Transcript of VPS Podcast 6 - Vulval conditions and the new NHS: a presentation given by David Nunns

The VPS have got a questionnaire that you can download from the internet. You can print it off, and you can hand that to your doctor. It’s fine. It’s a bit long - some doctors might be put off by it - it’s comprehensive, but you might just want to put at least one side of paper together with the drugs you’ve taken. Make notes – I’ve had relatives of patients record me in the consultation because they’ve wanted to pick up every word I’ve said and make notes afterwards, which is fine by me, but some health professionals would find that difficult. But just scribbling notes down is absolutely fine, I think – make your notes as you need to. And then, obviously, ask about things you don’t understand. I think the biggest failing that we have is to talk about pain modifying drugs without clear explanation. I think I’ve said at previous talks about the central nervous system, the role of the pain centre in the brain being overly sensitised in chronic pain, and how these drugs, the nortriptyline, the gabapentin reduce that sensitivity in the pain centre. Very often we just hand the drug out without giving an explanation. So, if you don’t understand it, ask. Side-effects – yes. Are there any alternatives to the drug you’ve been offered? That’s a valid question. I do mainly oncology in Nottingham, and when we’ve got somebody with cancer, we spend an incredible amount of time talking about the alternatives. Your options are surgery, radiotherapy, chemotherapy, we talk about the pros and cons of each. We can do all that within half an hour for a new patient. Why should vulval problems be any different? We should be talking about the alternatives, we should talk about the options. Amitriptyline is the classical drug, where a lot of women won’t take it because the side-effects outweigh potential benefits. The tiredness, the drowsiness, the initial feeling of feeling a bit hung over, outweigh the benefit of pain relief. That’s for many women. The reality is many women on amitriptyline function quite well and actually side-effects usually subside after a few weeks. So, there’s that encouragement that we need to give patients. If you’re just given a script, you’ve got an information gap on whether it’s going to work or not. You have to say to yourself: what do I want from this consultation? I’ll come on to that in a sec. You can be very specific about what you want from your doctor, which will help, particularly in general practice, where the slots are very tight.

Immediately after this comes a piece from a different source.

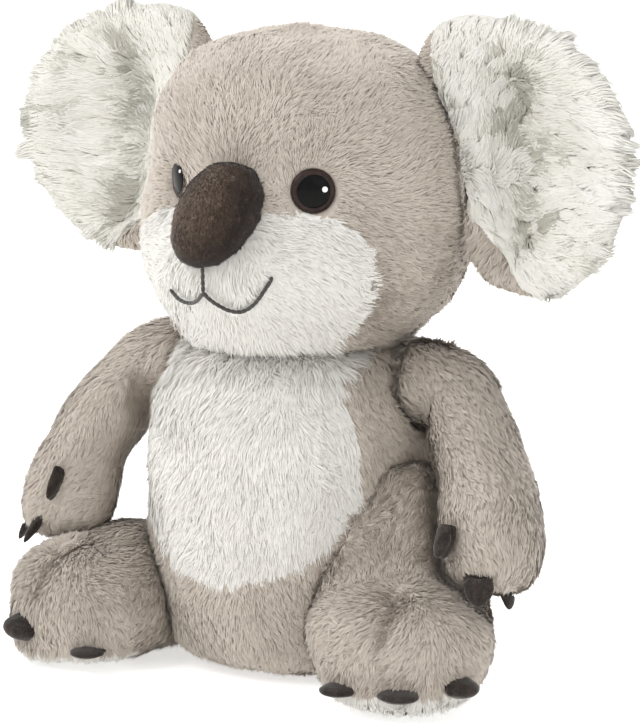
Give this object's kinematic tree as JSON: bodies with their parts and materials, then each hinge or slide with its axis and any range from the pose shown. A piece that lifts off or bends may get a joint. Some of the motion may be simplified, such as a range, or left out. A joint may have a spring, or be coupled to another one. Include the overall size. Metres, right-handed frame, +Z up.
{
  "type": "plush koala",
  "caption": "Seated plush koala: taupe and white pile body, big round shaggy ears, velvet nose, domed eyes, sewn claws, arms that swing forward.",
  "frame": {"origin": "middle of the flat seat, on the surface that the toy sits on", "axes": "+X is the koala's left, +Y its back, -Y the way that it faces, +Z up"},
  "size_m": [0.2952, 0.1603, 0.2717],
  "materials": {
    "taupe_plush": "short-pile taupe plush, pile brushed down",
    "white_plush": "short-pile white plush",
    "long_pile": "long shaggy white plush of the ears' fronts",
    "filling": "loose polyester fibre filling",
    "pouch": "cotton pouch of plastic granules",
    "velvet": "dark brown short-nap velvet",
    "suede": "dark brown imitation suede",
    "thread": "dark embroidery thread",
    "eye_plastic": "glossy domed plastic, black with a dark brown rim",
    "washer_plastic": "moulded white plastic"
  },
  "bodies": {
    "torso": {"body_cover": "taupe_plush", "belly_panel": "white_plush", "body_filling": "filling", "bean_pouch": "pouch", "leg_cover_left": "taupe_plush", "sole_left": "white_plush", "leg_filling_left": "filling", "foot_claw_left_1": "suede", "foot_claw_left_2": "suede", "foot_claw_left_3": "suede", "leg_cover_right": "taupe_plush", "sole_right": "white_plush", "leg_filling_right": "filling", "foot_claw_right_1": "suede", "foot_claw_right_2": "suede", "foot_claw_right_3": "suede"},
    "head": {"head_cover": "taupe_plush", "face_panel": "white_plush", "head_filling": "filling", "nose_cover": "velvet", "nose_filling": "filling", "lip_stitch": "thread", "nose_stitch": "thread", "eye_left": "eye_plastic", "eye_washer_left": "washer_plastic", "eye_right": "eye_plastic", "eye_washer_right": "washer_plastic"},
    "arm_left": {"arm_cover_left": "taupe_plush", "arm_filling_left": "filling", "paw_claw_left_1": "suede", "paw_claw_left_2": "suede", "paw_claw_left_3": "suede"},
    "ear_left": {"ear_front_left": "long_pile", "ear_back_left": "taupe_plush"},
    "arm_right": {"arm_cover_right": "taupe_plush", "arm_filling_right": "filling", "paw_claw_right_1": "suede", "paw_claw_right_2": "suede", "paw_claw_right_3": "suede"},
    "ear_right": {"ear_front_right": "long_pile", "ear_back_right": "taupe_plush"}
  },
  "joints": [
    {"name": "head_turn", "type": "hinge", "parent": "torso", "child": "head", "pos_m": [0, 0, 0.135], "axis": [0, 0, 1], "range_deg": [-20, 20], "stiffness_Nm_per_rad": 0.08},
    {"name": "arm_left_swing", "type": "hinge", "parent": "torso", "child": "arm_left", "pos_m": [0.052, -0.001, 0.121], "axis": [-1, 0, 0], "range_deg": [0, 65], "stiffness_Nm_per_rad": 0.01},
    {"name": "ear_left_fold", "type": "hinge", "parent": "head", "child": "ear_left", "pos_m": [0.06564, 0.008, 0.19502], "axis": [-0.2759, 0, 0.9612], "range_deg": [-10, 10], "stiffness_Nm_per_rad": 0.03},
    {"name": "arm_right_swing", "type": "hinge", "parent": "torso", "child": "arm_right", "pos_m": [-0.052, -0.001, 0.121], "axis": [-1, 0, 0], "range_deg": [0, 65], "stiffness_Nm_per_rad": 0.01},
    {"name": "ear_right_fold", "type": "hinge", "parent": "head", "child": "ear_right", "pos_m": [-0.06564, 0.008, 0.19502], "axis": [0.2759, 0, 0.9612], "range_deg": [-10, 10], "stiffness_Nm_per_rad": 0.03}
  ]
}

If you turn up to your GP in the surgery, you’re more likely to be seen than if you ‘phone, because when you ring a GP surgery you get those automatic answer machines, call queuing, and you eventually get through. It’s generally better if you turn up at the surgery – you’re more likely to be seen. I gather from those automatic, what do you call them, when you ring up and you’re put in a call queue - that they can only take so many calls, and obviously, people do ring up for appointments, and it’s sometimes difficult to get through. Turning up is better. Mondays are always busy for GPs. They’re days to avoid.

When you’re working with your GP, I think it’s not unreasonable to take some research. So many women have said to me: ‘I had to suggest vulvodynia to my doctor’. I think it’s not unreasonable if you’ve got a short printout from the VPS website or if it’s lichen sclerosus, something you’ve read about, to take that to the GP. Not a whole thesis, but just a front sheet of paper. GPs are busy people – seven minutes per patient. I’ve got friends who are GPs. They are incredibly stretched and I think that they work very much to pathways and guidelines, and they really want to provide equitable care. Some GPs are going to know a lot about vulval disease because that’s their area of interest, but many GPs are going to have a very minimal understanding, and I think if you suspect you have a problem - it may be lichen sclerosus, it may be pain syndrome - it’s not unreasonable to suggest that to the doctor. Easier said than done!

If you’ve got lots of problems to raise, then that generally is a problem. Generally, if there are a few things you want to discuss, in an ideal world, you’d make a double appointment. I’m not exactly sure how easy it is with GPs in general practice, but a double appointment might be better than a single. Another thing is if there’s going to be a major change in your treatment plan, a GP might be reluctant to instigate that, because he or she might say: ‘Well, you’re under the hospital care, and I can’t change what Mr Nunns has said because this is a big shift from what he’s just said. But I can do the minor things. I can adjust a drug dosage, for example, or I can switch from one drug to another, because it’s a similar drug, it’s got fewer side-effects.’ You might find that the major changes in your management plan are something you have to take up with the hospital rather than with your GP. Generally the GPs will work with you if it’s in a letter. If it’s in a letter from the hospital that says: ‘If drug X doesn’t work, try drug Y or drug Z’, you have that green light for the GP to change things, and that’s very important.